This code is useful to merge contigs (generally any sequences). We have used this code to merge contigs, align back to the reference and detect SVs.
The steps are:
- Perform a self-alignment using BLAST
- Merge the sequences using the BLAST output (merge_fosmids.py). The two most important tunable parameters are the amount of overlap between sequences and the number of allowable mismatches.
The sequences selected to be be merged can be evaluated using add_read_group.py
# fosmids.fasta has all the fosmids sequence to be merged
module load blast/2.7.1+
blastn \
-query test/seqs.fasta \
-subject test/seqs.fasta \
-outfmt "6 length pident nident mismatch gapopen gaps qseqid qstart qend qlen sseqid sstart send slen sstrand" > \
blast.txt
# blast.txt is the output from the blast output
# blast_edited.txt is the blast output used for merging
# seqs_groups.txt is a txt file with seqs that belong together
# seqs_to_ignore.txt is a txt file with seqs that should be ignored
# seqs_to_merge.txt is a txt file with seqs that are being merged
# seqs.fasta is the input fasta used for BLAST
# merged_seqs.fasta is the output fasta
# 5000 the minimum number of bases to overlap
# 1 is the maximum allowed errors
python Fosmids/python/merge_fosmids.py
blast.txt \
blast_edited.txt \
seqs_groups.txt \
seqs_to_ignore.txt \
seqs_to_merge.txt \
test/seqs.fasta \
merged_seqs.fasta \
300 \
1
# seqs_to_ref.sorted.bam is the bam file with the fosmids aligned
# seqs_to_ref_grouped.sorted.bam is the bam file with the fosmids that are to be merged
# seq_groups.txt is the output from above
python Fosmids/python/add_read_group.py \
seqs_to_ref.sorted.bam \
seqs_to_ref_grouped.sorted.bam \
seqs_groups.txt
samtools index seqs_to_ref_grouped.sorted.bam
python validate_allele_calls.py -h
usage: validate_allele_calls.py [-h] [--species SPECIES] [--locus LOCUS]
assembly_genes ccs_genes samples_fofn
airr_vquest_output
Process IGenotyper alleles
positional arguments:
assembly_genes assembly_genes.fasta IGenotyper output
ccs_genes ccs_genes.fasta IGenotyper output
samples_fofn A single column file with file paths of
assemble_genes.fasta for other samples
airr_vquest_output AIRR IMGT v-quest output file
optional arguments:
-h, --help show this help message and exit
--species SPECIES Species.

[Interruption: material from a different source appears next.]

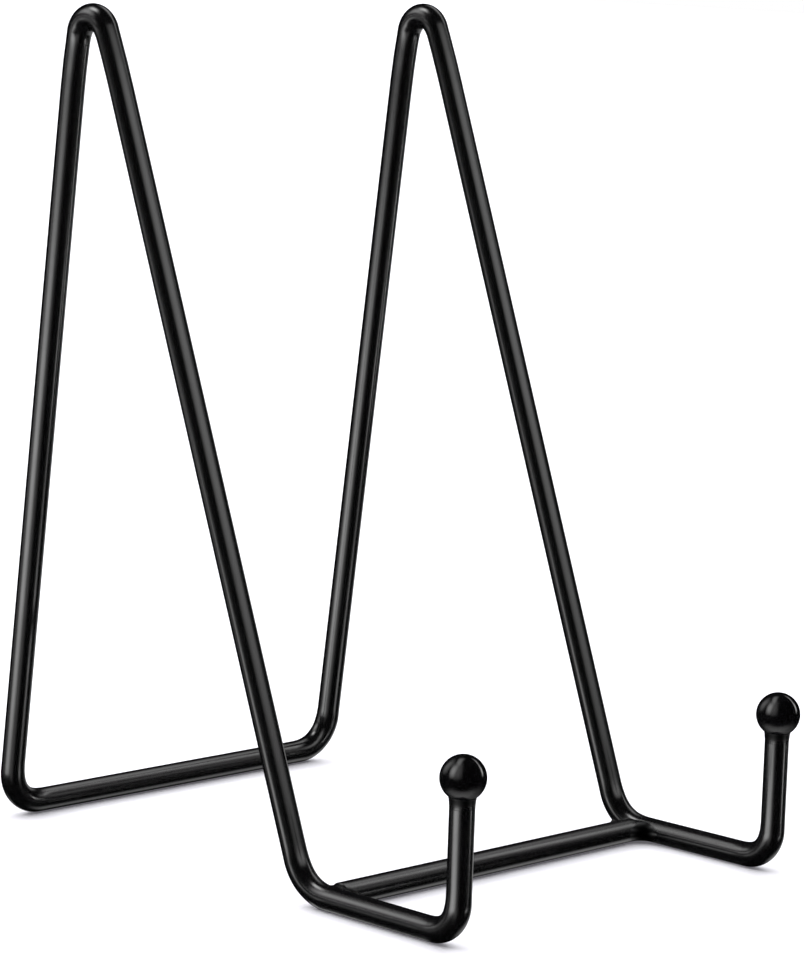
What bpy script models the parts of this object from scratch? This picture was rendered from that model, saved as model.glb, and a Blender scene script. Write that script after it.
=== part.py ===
"""Wire stand that holds an album, a plate or a picture at a lean.

One length of steel wire is bent into both hooks, feet and legs and the rear bar. A straight wire is welded
between the two feet, just in front of the heels, and a drilled steel ball is brazed on each end of the long
wire. Metres, +Z up, front towards -Y, origin at the middle of the base, on the floor.
"""

import math

import bmesh
import bpy
from mathutils import Matrix, Vector

MM = 0.001

# Stock, over the powder coat
WIRE_RADIUS = 2.2 * MM
BALL_RADIUS = 4.0 * MM

# Layout, between the corners where straight runs of the wire's centreline would meet
SPAN = 82.2 * MM  # side to side at the floor
APEX_SPLAY = 1.0 * MM  # how far each apex leans outwards
FOOT_LENGTH = 37.0 * MM  # hook corner to heel corner
BASE_DEPTH = 79.5 * MM  # heel corner to rear bar
APEX_SETBACK = 61.5 * MM  # heel corner back to the apex corner
APEX_HEIGHT = 164.5 * MM  # apex corner above the floor
HOOK_HEIGHT = 27.1 * MM  # ball centre above the foot's centreline
CROSSBAR_SETFORWARD = 5.7 * MM  # crossbar in front of the heel corner

# Bend radii of the centreline, in order along one side
HOOK_BEND = 5.6 * MM
HEEL_BEND = 8.4 * MM
APEX_BEND = 4.4 * MM
REAR_BEND = 6.9 * MM

# Joints between the pieces
GAP = 0.35 * MM  # clearance left between neighbouring solids
SOCKET_PAST_CENTRE = 0.5 * MM  # the ball's drilled socket ends this far above its centre
CROSSBAR_WELD_LENGTH = 1.6 * MM  # bead between the crossbar's end and the foot's side
CROSSBAR_WELD_FLARE = 1.0 * MM  # how far the bead spreads along the foot, each way
BALL_WELD_LENGTH = 0.9 * MM  # braze fillet below a ball
BALL_WELD_FLARE = 0.65 * MM  # how far the fillet spreads over the ball
BALL_WELD_LIP = 0.15 * MM  # thickness of the fillet's lower rim

# Fineness
SIDES = 24  # flats around a wire
BEND_STEPS = 10
BALL_SEGMENTS = 32
WELD_STEPS = 6

# Finish: near-black powder coat, glossier on the balls
COAT_COLOUR = (0.012, 0.012, 0.013, 1.0)
WIRE_ROUGHNESS = 0.3
BALL_ROUGHNESS = 0.18
WELD_ROUGHNESS = 0.36

# Places that follow. The base runs from the front of the balls to the back of the rear bar.
FLAT = 2 * math.pi / SIDES  # angle that one flat covers
CORNER_RADIUS = WIRE_RADIUS / math.cos(FLAT / 2)  # the edges between flats, with the flats at WIRE_RADIUS
HEEL_Y = (FOOT_LENGTH + BALL_RADIUS - BASE_DEPTH - WIRE_RADIUS) / 2
HOOK_Y = HEEL_Y - FOOT_LENGTH
REAR_Y = HEEL_Y + BASE_DEPTH
APEX_Y = HEEL_Y + APEX_SETBACK
CROSSBAR_Y = HEEL_Y - CROSSBAR_SETFORWARD
SIDE_X = SPAN / 2
BALL_Z = WIRE_RADIUS + HOOK_HEIGHT
SOCKET_TOP = BALL_Z + SOCKET_PAST_CENTRE
FOOT_INNER_X = SIDE_X - WIRE_RADIUS
WELD_START = FOOT_INNER_X - CROSSBAR_WELD_LENGTH
SIGNS = {"left": -1, "right": 1}


def clear_scene():
    for obj in list(bpy.data.objects):
        bpy.data.objects.remove(obj, do_unlink=True)


def new_collection(name, hidden=False):
    collection = bpy.data.collections.new(name)
    bpy.context.scene.collection.children.link(collection)
    collection.hide_render = hidden
    return collection


def coat(name, roughness):
    """A principled material for the powder coat."""
    material = bpy.data.materials.new(name)
    material.use_nodes = True
    material.diffuse_color = COAT_COLOUR
    shader = material.node_tree.nodes["Principled BSDF"]
    shader.inputs["Base Color"].default_value = COAT_COLOUR
    shader.inputs["Metallic"].default_value = 0.0
    shader.inputs["Roughness"].default_value = roughness
    return material


def bent(corners, radii):
    """Points along a wire through the corners, each rounded by an arc of its radius."""
    points = [corners[0]]
    for before, corner, after, radius in zip(corners, corners[1:], corners[2:], radii):
        back = (before - corner).normalized()
        ahead = (after - corner).normalized()
        half_angle = back.angle(ahead) / 2
        centre = corner + (back + ahead).normalized() * radius / math.sin(half_angle)
        spoke = corner + back * radius / math.tan(half_angle) - centre
        axis = ahead.cross(back)
        for step in range(BEND_STEPS + 1):
            turned = (math.pi - 2 * half_angle) * step / BEND_STEPS
            points.append(centre + Matrix.Rotation(turned, 3, axis) @ spoke)
    points.append(corners[-1])
    return points


def side_corners(sign):
    """Corners of one side, from the wire's end inside the ball round to the rear bar."""
    return [
        Vector((sign * SIDE_X, HOOK_Y, SOCKET_TOP - GAP)),
        Vector((sign * SIDE_X, HOOK_Y, WIRE_RADIUS)),
        Vector((sign * SIDE_X, HEEL_Y, WIRE_RADIUS)),
        Vector((sign * (SIDE_X + APEX_SPLAY), APEX_Y, APEX_HEIGHT)),
        Vector((sign * SIDE_X, REAR_Y, WIRE_RADIUS)),
    ]


def flats_turn(directions):
    """How far a wire's flats have turned about it once it has bent through these directions."""
    upward = Vector((0, 0, 1))
    for before, after in zip(directions, directions[1:]):
        upward.rotate(before.rotation_difference(after))
    return math.atan2(upward.y, upward.z)


def add_wire(name, points, tilts, collection, material):
    """A round wire along the points: a curve with a bevel and filled ends."""
    curve = bpy.data.curves.new(name, "CURVE")
    curve.dimensions = "3D"
    curve.bevel_depth = CORNER_RADIUS
    curve.bevel_resolution = (SIDES - 4) // 2
    curve.use_fill_caps = True
    curve.materials.append(material)
    spline = curve.splines.new("POLY")
    spline.use_smooth = True
    spline.points.add(len(points) - 1)
    for spline_point, point, tilt in zip(spline.points, points, tilts):
        spline_point.co = (*point, 1.0)
        spline_point.tilt = tilt
    obj = bpy.data.objects.new(name, curve)
    collection.objects.link(obj)
    return obj


def add_mesh(name, bm, collection, material=None):
    mesh = bpy.data.meshes.new(name)
    bm.to_mesh(mesh)
    bm.free()
    if material:
        mesh.materials.append(material)
    obj = bpy.data.objects.new(name, mesh)
    collection.objects.link(obj)
    return obj


def cut(obj, cutter):
    """Take the cutter's shape out of the object, and keep the cutter out of sight."""
    modifier = obj.modifiers.new("cut_" + cutter.name, "BOOLEAN")
    modifier.operation = "DIFFERENCE"
    modifier.solver = "EXACT"
    modifier.object = cutter
    cutter.hide_render = True
    cutter.display_type = "WIRE"


def make_wire_frame(collection, material):
    """The long wire: hook, foot and legs, the rear bar, and the same again on the other side."""
    left = side_corners(SIGNS["left"])
    right = side_corners(SIGNS["right"])
    radii = [HOOK_BEND, HEEL_BEND, APEX_BEND, REAR_BEND]
    points = bent(left + right[::-1], radii + radii[::-1])
    # One flat of each foot and of the rear bar faces straight down, so the stand rests on flats.
    runs = [(b - a).normalized() for a, b in zip(left[1:], left[2:] + right[-1:])]
    rear_bar_turn = flats_turn(runs)
    rear_bend_top = WIRE_RADIUS + 2 * REAR_BEND
    tilts = []
    for point in points:
        at_rear_bar = point.y > APEX_Y and point.z < rear_bend_top
        tilts.append(FLAT / 2 + (rear_bar_turn if at_rear_bar else 0.0))
    return add_wire("wire_frame", points, tilts, collection, material)


def make_crossbar(collection, material):
    """The straight wire between the feet, which stops short of its two weld beads."""
    end_x = WELD_START - GAP
    ends = [Vector((-end_x, CROSSBAR_Y, WIRE_RADIUS)), Vector((end_x, CROSSBAR_Y, WIRE_RADIUS))]
    return add_wire("crossbar", ends, [FLAT / 2, FLAT / 2], collection, material)


def make_foot_cutter(side, collection):
    """The foot near the crossbar, enlarged by the gap, that shapes a weld bead."""
    bm = bmesh.new()
    bmesh.ops.create_cone(
        bm,
        cap_ends=True,
        segments=SIDES,
        radius1=WIRE_RADIUS + GAP,
        radius2=WIRE_RADIUS + GAP,
        depth=4 * (WIRE_RADIUS + CROSSBAR_WELD_FLARE),
        matrix=Matrix.Rotation(math.pi / 2, 4, "X"),
    )
    obj = add_mesh("foot_cutter_" + side, bm, collection)
    obj.location = (SIGNS[side] * SIDE_X, CROSSBAR_Y, WIRE_RADIUS)
    return obj


def make_crossbar_weld(side, collection, cutters, material):
    """A bead as round as the crossbar at its inner end, and wider along the foot at its outer end."""
    stations = []
    for step in range(WELD_STEPS + 1):
        along = step / WELD_STEPS
        x = WELD_START + along * (FOOT_INNER_X - GAP - WELD_START)
        stations.append((x, WIRE_RADIUS + CROSSBAR_WELD_FLARE * (1 - math.sqrt(1 - along**2))))
    stations.append((SIDE_X, WIRE_RADIUS + CROSSBAR_WELD_FLARE))

    bm = bmesh.new()
    rings = []
    for x, half_width in stations:
        ring = []
        for flat in range(SIDES):
            angle = SIGNS[side] * FLAT * flat
            y = CROSSBAR_Y + half_width * math.cos(angle)
            z = WIRE_RADIUS + WIRE_RADIUS * math.sin(angle)
            ring.append(bm.verts.new((SIGNS[side] * x, y, z)))
        rings.append(ring)
    for inner, outer in zip(rings, rings[1:]):
        for flat in range(SIDES):
            following = (flat + 1) % SIDES
            bm.faces.new((inner[flat], inner[following], outer[following], outer[flat]))
    bm.faces.new(rings[0][::-1])
    bm.faces.new(rings[-1])
    obj = add_mesh("crossbar_weld_" + side, bm, collection, material)
    obj.data.shade_smooth()
    cut(obj, make_foot_cutter(side, cutters))
    return obj


def make_ball(side, collection, cutters, material):
    """A ball with a drilled socket that takes the end of the wire."""
    bm = bmesh.new()
    bmesh.ops.create_uvsphere(
        bm, u_segments=BALL_SEGMENTS, v_segments=BALL_SEGMENTS // 2, radius=BALL_RADIUS
    )
    ball = add_mesh("ball_" + side, bm, collection, material)
    ball.location = (SIGNS[side] * SIDE_X, HOOK_Y, BALL_Z)
    ball.data.shade_smooth()

    depth = SOCKET_TOP - (BALL_Z - 2 * BALL_RADIUS)
    bm = bmesh.new()
    bmesh.ops.create_cone(
        bm,
        cap_ends=True,
        segments=SIDES,
        radius1=WIRE_RADIUS + GAP,
        radius2=WIRE_RADIUS + GAP,
        depth=depth,
    )
    drill = add_mesh("socket_drill_" + side, bm, cutters)
    drill.location = (SIGNS[side] * SIDE_X, HOOK_Y, SOCKET_TOP - depth / 2)
    cut(ball, drill)
    return ball


def make_ball_weld(side, collection, material):
    """A turned fillet of braze around the wire, hollowed to the ball at its top."""
    inner = WIRE_RADIUS + GAP
    hollow = BALL_RADIUS + GAP
    widest = inner + BALL_WELD_FLARE
    top_inner = -math.sqrt(hollow**2 - inner**2)
    top_outer = -math.sqrt(hollow**2 - widest**2)
    bottom = top_inner - BALL_WELD_LENGTH
    profile = []
    for step in range(WELD_STEPS + 1):
        angle = math.pi / 2 * step / WELD_STEPS
        radius = widest - (widest - inner - BALL_WELD_LIP) * math.sin(angle)
        profile.append((radius, bottom + (top_outer - bottom) * (1 - math.sin(angle)) ** 0.5))
    profile.append((inner, bottom))
    for step in range(WELD_STEPS):
        radius = inner + (widest - inner) * step / WELD_STEPS
        profile.append((radius, -math.sqrt(hollow**2 - radius**2)))

    bm = bmesh.new()
    verts = [bm.verts.new((radius, 0, z)) for radius, z in profile]
    for start, end in zip(verts, verts[1:] + verts[:1]):
        bm.edges.new((start, end))
    obj = add_mesh("ball_weld_" + side, bm, collection, material)
    obj.location = (SIGNS[side] * SIDE_X, HOOK_Y, BALL_Z)
    screw = obj.modifiers.new("turn", "SCREW")
    screw.steps = SIDES
    screw.render_steps = SIDES
    screw.use_merge_vertices = True
    screw.merge_threshold = 0.01 * MM
    screw.use_smooth_shade = True
    return obj


def main():
    clear_scene()
    stand = new_collection("photo_album_stand")
    cutters = new_collection("cutters", hidden=True)
    wire_coat = coat("wire_coat", WIRE_ROUGHNESS)
    ball_coat = coat("ball_coat", BALL_ROUGHNESS)
    weld_coat = coat("weld_coat", WELD_ROUGHNESS)
    make_wire_frame(stand, wire_coat)
    make_crossbar(stand, wire_coat)
    for side in SIGNS:
        make_crossbar_weld(side, stand, cutters, weld_coat)
        make_ball(side, stand, cutters, ball_coat)
        make_ball_weld(side, stand, weld_coat)


main()
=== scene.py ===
import math

import bmesh
import bpy
import numpy as np
from mathutils import Matrix, Vector


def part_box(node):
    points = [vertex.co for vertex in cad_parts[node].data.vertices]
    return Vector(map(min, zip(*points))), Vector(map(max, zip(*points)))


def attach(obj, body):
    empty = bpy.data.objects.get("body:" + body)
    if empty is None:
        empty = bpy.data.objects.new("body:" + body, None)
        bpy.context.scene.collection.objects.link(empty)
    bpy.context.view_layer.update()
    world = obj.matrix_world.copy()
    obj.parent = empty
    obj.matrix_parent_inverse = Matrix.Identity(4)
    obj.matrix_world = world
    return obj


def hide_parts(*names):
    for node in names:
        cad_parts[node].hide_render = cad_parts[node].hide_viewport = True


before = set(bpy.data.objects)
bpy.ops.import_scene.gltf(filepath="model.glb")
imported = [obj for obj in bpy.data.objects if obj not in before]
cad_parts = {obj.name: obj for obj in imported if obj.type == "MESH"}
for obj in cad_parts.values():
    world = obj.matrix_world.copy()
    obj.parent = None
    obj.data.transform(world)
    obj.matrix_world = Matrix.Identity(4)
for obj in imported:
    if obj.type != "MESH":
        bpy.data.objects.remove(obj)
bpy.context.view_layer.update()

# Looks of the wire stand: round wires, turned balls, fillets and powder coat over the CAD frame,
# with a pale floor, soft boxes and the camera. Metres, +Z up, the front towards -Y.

MM = 0.001

# Places, from the CAD nodes
BALL_LOW, BALL_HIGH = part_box("ball_right")
WIRE_LOW, WIRE_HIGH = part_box("wire_frame")
CROSSBAR_LOW, CROSSBAR_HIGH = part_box("crossbar")
WIRE_RADIUS = CROSSBAR_HIGH.z / 2
BALL_RADIUS = (BALL_HIGH.x - BALL_LOW.x) / 2
BALL_Z = BALL_HIGH.z - BALL_RADIUS  # its underside is drilled away
SIDE_X = (BALL_LOW.x + BALL_HIGH.x) / 2
HOOK_Y = (BALL_LOW.y + BALL_HIGH.y) / 2
REAR_Y = WIRE_HIGH.y - WIRE_RADIUS
CROSSBAR_Y = (CROSSBAR_LOW.y + CROSSBAR_HIGH.y) / 2
SIGNS = {"left": -1, "right": 1}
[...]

Must be an IMGT option
--locus LOCUS Receptor or Locus type. Must be an IMGT option
python/extract_sequence_from_bam.py <bed file> <bam file> > <fasta file>
python/check_mapping_in_coords.py <bed file> <bam file> > <tab-delim file>
python/get_pos_with_bases.py <bam file> > <bed file>
LENGTH is the amount of bases compared. For example, LENGTH is the number of bases that overlap between two assemblies.
python/compare_test_vcf_to_true_vcf.py <true VCF> <test VCF> <LENGTH>
python/extract_reads.py -b <bam file> -n <list of read names> -o <bam file>
python/extract_reads_from_region.py <bam file> <chrom> <start> <end> > <fasta file>
python/mapping_coords.py <bam file> > <bed file>
bash/mapping.sh <reads fasta file> <ref fasta file> <threads> <prefix> <n>
bash/assemble_fosmids.sh <dir> <subreads bam> <chrom> <start> <end> <fosmid name> <subreads_to_ref bam file>
python python/merge_seq_based_on_align_input.py <alignment_file> <fasta file with fosmid seq>
This is the code that was used to merge fosmid sequences and fosmids sequences with contigs from capture data. It takes as input the alignment file and a fasta file with sequences to merge. The alignmentfile is the file created in excel using the blast output. ## To do: Add example
sh bash/assemble_barcoded_clones_without_backbone.sh \
<outdir> \
<input bam> \
<genome size> \
<backbone fasta>
Example pipeline:
bax1=XCWUL_20180912_RS42150_PL100105694-1_A01-1_lbc81*.1.bax.h5
bax2=XCWUL_20180912_RS42150_PL100105694-1_A01-1_lbc81*.2.bax.h5
bax3=XCWUL_20180912_RS42150_PL100105694-1_A01-1_lbc81*.3.bax.h5
bax2bam ${bax1} ${bax2} ${bax3} -o assemble/A1
sh bash/assemble_barcoded_clones_without_backbone.sh \
assemble \
assemble/A1.subreads.bam \
200000 \
cloning_vector_pTARBAC2_1.fasta
This is the code that is used to assemble BACs.